=== Task brief ===
Emit the exact text of every line from the line with "for (const [name, mass]" to the line with "from mathutils import Vector, noise", both ends included. No other output is expected.

=== Data lines ===
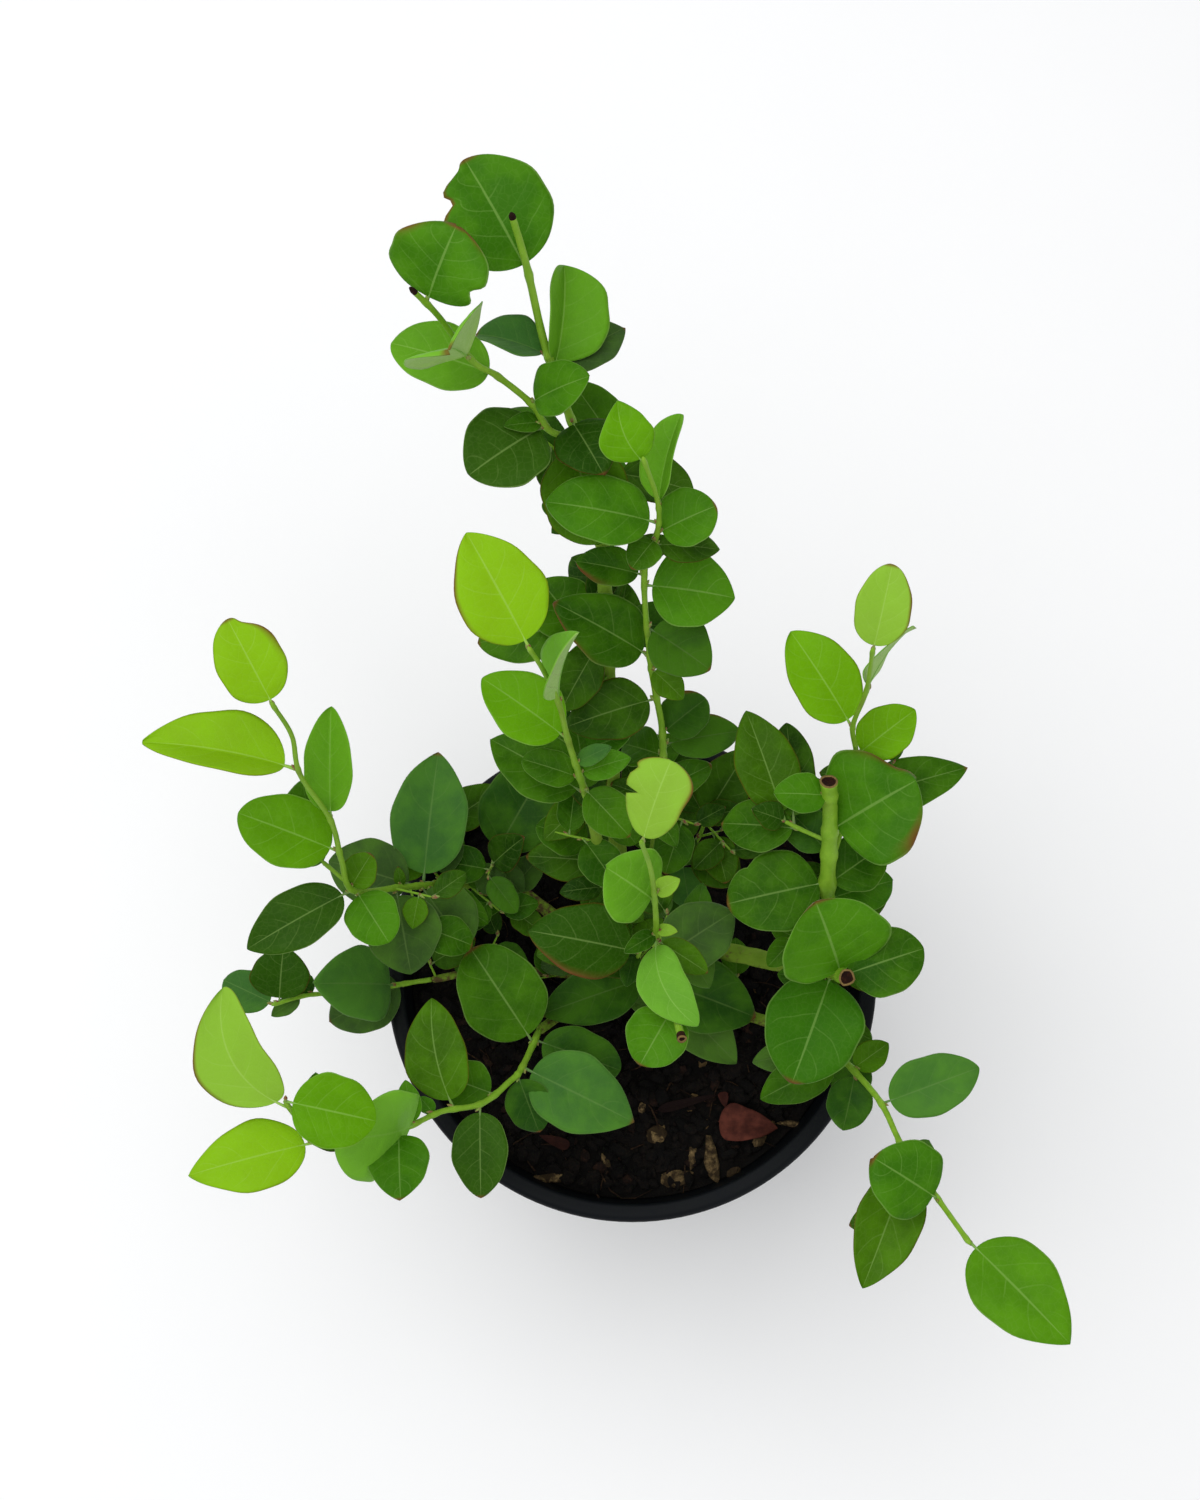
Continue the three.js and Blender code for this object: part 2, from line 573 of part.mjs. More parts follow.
// Where a point's shadow falls on the soil, as seen from the open sky.
function shadow(point) {
  const sky = new THREE.Vector3(...OPEN_SKY);
  const share = (sky.z - SOIL_TOP) / (sky.z - point.z);
  return [sky.x + (point.x - sky.x) * share, sky.y + (point.y - sky.y) * share];
}

function outlineShadow(leaf) {
  const rows = LEAF_STATIONS.map((station, row) => [station, LEAF_WIDTHS[row]]).slice(1);
  const right = rows.map(([station, across]) => shadow(leafPoint(leaf, station, across, 0)));
  const left = rows.map(([station, across]) => shadow(leafPoint(leaf, station, -across, 0)));
  return [...right, ...left.reverse()];
}

function insideOutline([x, y], outline) {
  let inside = false;
  outline.forEach(([x1, y1], i) => {
    const [x0, y0] = outline.at(i - 1);
    if ((y0 > y) !== (y1 > y) && x < x0 + ((x1 - x0) * (y - y0)) / (y1 - y0)) inside = !inside;
  });
  return inside;
}

function inShade(point) {
  const spot = shadow(point);
  return grownLeaves.some((other) => other.middle.z > point.z && insideOutline(spot, other.outline));
}

function leafInShade(leaf) {
  const parts = [[0.3, 0.8], [0.3, -0.8], [0.6, 0.9], [0.6, -0.9], [0.85, 0], [1, 0]];
  const hidden = parts.filter(([station, across]) => inShade(leafPoint(leaf, station, across, 0)));
  return hidden.length >= LEAST_HIDDEN_PARTS;
}

// A leaf is tilted a little at a time until it clears every neighbour, or else left off.
function tryLeaf(stem, row, others, mustHide) {
  for (const tilt of TILTS) {
    const leaf = makeLeaf(stem.name, stem.limb.curve.getPoint(row[0]), row, tilt);
    leaf.lines = leafLines(leaf);
    leaf.middle = leafPoint(leaf, 0.5, 0, 0);
    const fits = !hitsLeaf(leaf, others) && !hitsLimb(leaf, stem);
    if (fits && (!mustHide || leafInShade(leaf))) {
      leaf.outline = outlineShadow(leaf);
      return leaf;
    }
  }
  return null;
}

function keepLeaf(name, leaf) {
  grownLeaves.push(leaf);
  masses[name] = masses[name].add(leafSolid(leaf));
}

// The rows of leaves of a side twig, one after another round its stem.
function twigLeafRows(length, bearing, range) {
  const count = Math.floor(length / TWIG_LEAF_STEP);
  return Array.from({ length: count }, (_, i) => {
    const long = range(TWIG_LEAF_LENGTH);
    const width = long * TWIG_LEAF_WIDTH;
    return [(i + 1) / count, bearing + LEAF_TURN * i, range(TWIG_LEAF_RISE), long, width];
  });
}

function twigIsClear(twig, carrier) {
  const lines = limbLines(twig).slice(1).map(({ line }) => line);
  const points = [0.6, 1].map((share) => twig.curve.getPoint(share));
  const clearance = TWIG_THICK[0] / 2 + LIMB_CLEARANCE;
  const hits = Object.entries(limbs).some(([name, limb]) => (
    name !== carrier
    && limbLines(limb).some(({ line, radius }) => tooClose(lines, [line], radius + clearance))));
  const cut = grownLeaves.some((leaf) => tooClose(leaf.lines, lines, clearance));
  return !hits && !cut && points.every(inShade);
}

// Tries a side twig all the way round its carrier and keeps the leafiest way that is in shade.
function growSideTwig(name, [carrier, share, rise, length], range) {
  let best = { leaves: [] };
  for (const shift of TWIG_SHIFTS) {
    for (let turn = 0; turn < TWIG_TURNS; turn += 1) {
      const bearing = (360 / TWIG_TURNS) * turn;
      const start = limbs[carrier].curve.getPoint(share + shift);
      const limb = makeLimb(start, [[bearing, rise, length]], TWIG_THICK);
      const stem = { name, carrier, limb };
      const rows = twigLeafRows(length, bearing, range);
      const leaves = [];
      for (const row of twigIsClear(limb, carrier) ? rows : []) {
        const leaf = tryLeaf(stem, row, [...grownLeaves, ...leaves], true);
        if (leaf) leaves.push(leaf);
      }
      if (leaves.length > best.leaves.length) best = { limb, leaves };
    }
  }
  if (best.leaves.length < TWIG_LEAST_LEAVES) return;
  masses[name] = growLimb(name, best.limb, TWIG_SIDES, TWIG_STEP, carrier);
  for (const leaf of best.leaves) keepLeaf(name, leaf);
}

const crown = makeCrown();
addNode("pot", buildPot(), potPlastic);
addNode("soil", buildSoil().subtract(limbSolid(crown, 12, 3, GAP)), pottingMix);
addNode("crown", growLimb("crown", crown, 12, 3), bark);

for (const [name, { foot, legs, thick }] of Object.entries(CANES)) {
  const limb = makeLimb(new THREE.Vector3(...foot), legs, thick);
  addNode(name, growLimb(name, limb, CANE_SIDES, CANE_STEP), bark);
}

for (const [name, { from: [carrier, share], legs, thick }] of Object.entries(SHOOTS)) {
  const limb = makeLimb(limbs[carrier].curve.getPoint(share), legs, thick);
  masses[name] = growLimb(name, limb, SHOOT_SIDES, SHOOT_STEP, carrier);
}
for (const [name, { from: [carrier], leaves }] of Object.entries(SHOOTS)) {
  for (const row of leaves) {
    const leaf = tryLeaf({ name, carrier, limb: limbs[name] }, row, grownLeaves, false);
    if (leaf) keepLeaf(name, leaf);
  }
}

const range = seededRange(TWIG_SEED);
for (const [name, row] of Object.entries(SIDE_TWIGS)) growSideTwig(name, row, range);

for (const [name, mass] of Object.entries(masses)) addNode(name, clearOfLimbs(mass, name), foliage);

export default plant;
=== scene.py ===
"""Young blueberry bush in a round nursery pot.

The plant grows here by the same rule as its solids: canes from a crown, leafy shoots on the canes,
and short side twigs turned into the shade. Lengths are millimetres until a mesh is made.
"""
import math
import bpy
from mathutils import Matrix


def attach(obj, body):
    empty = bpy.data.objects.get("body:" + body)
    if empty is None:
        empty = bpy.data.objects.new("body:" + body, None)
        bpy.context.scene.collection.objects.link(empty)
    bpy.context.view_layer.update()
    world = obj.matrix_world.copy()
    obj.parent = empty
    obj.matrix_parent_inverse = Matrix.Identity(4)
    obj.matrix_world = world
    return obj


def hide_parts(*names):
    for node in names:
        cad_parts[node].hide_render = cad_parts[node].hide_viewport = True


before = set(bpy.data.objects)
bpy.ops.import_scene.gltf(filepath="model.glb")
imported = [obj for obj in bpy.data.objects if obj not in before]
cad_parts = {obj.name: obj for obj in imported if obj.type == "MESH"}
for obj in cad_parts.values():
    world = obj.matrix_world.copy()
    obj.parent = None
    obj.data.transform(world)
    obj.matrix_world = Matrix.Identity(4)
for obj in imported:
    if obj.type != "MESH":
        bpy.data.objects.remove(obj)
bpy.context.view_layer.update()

from types import SimpleNamespace

import bmesh
import bpy
import numpy as np
from mathutils import Vector, noise

MM = 0.001

# ---- Camera, floor and light ----
CAMERA_AT = (-0.010686, -0.078664, 0.920)
CAMERA_TILT = 11.5             # degrees off straight down, looking towards the back
CAMERA_LENS = 54.308
FLOOR_SIZE = 6.0
SOFTBOX_SIZE = 1.6
LIT_SPOT = (0, 0, 0.2)
SKY = ((0.97, 0.98, 1, 1), 0.53)


def linked(name, data, finishes=()):
    """Links an object with this data into the scene."""
    for finish in finishes:
        data.materials.append(finish)
    made = bpy.data.objects.new(name, data)
    bpy.context.scene.collection.objects.link(made)
    return made


def add_camera():
    camera = linked("camera", bpy.data.cameras.new("camera"))
    camera.location = CAMERA_AT
    camera.rotation_euler = (math.radians(CAMERA_TILT), 0, 0)
    camera.data.lens = CAMERA_LENS
    camera.data.clip_start = 0.01
    bpy.context.scene.camera = camera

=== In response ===
for (const [name, mass] of Object.entries(masses)) addNode(name, clearOfLimbs(mass, name), foliage);

export default plant;
=== scene.py ===
"""Young blueberry bush in a round nursery pot.

The plant grows here by the same rule as its solids: canes from a crown, leafy shoots on the canes,
and short side twigs turned into the shade. Lengths are millimetres until a mesh is made.
"""
import math
import bpy
from mathutils import Matrix


def attach(obj, body):
    empty = bpy.data.objects.get("body:" + body)
    if empty is None:
        empty = bpy.data.objects.new("body:" + body, None)
        bpy.context.scene.collection.objects.link(empty)
    bpy.context.view_layer.update()
    world = obj.matrix_world.copy()
    obj.parent = empty
    obj.matrix_parent_inverse = Matrix.Identity(4)
    obj.matrix_world = world
    return obj


def hide_parts(*names):
    for node in names:
        cad_parts[node].hide_render = cad_parts[node].hide_viewport = True


before = set(bpy.data.objects)
bpy.ops.import_scene.gltf(filepath="model.glb")
imported = [obj for obj in bpy.data.objects if obj not in before]
cad_parts = {obj.name: obj for obj in imported if obj.type == "MESH"}
for obj in cad_parts.values():
    world = obj.matrix_world.copy()
    obj.parent = None
    obj.data.transform(world)
    obj.matrix_world = Matrix.Identity(4)
for obj in imported:
    if obj.type != "MESH":
        bpy.data.objects.remove(obj)
bpy.context.view_layer.update()

from types import SimpleNamespace

import bmesh
import bpy
import numpy as np
from mathutils import Vector, noise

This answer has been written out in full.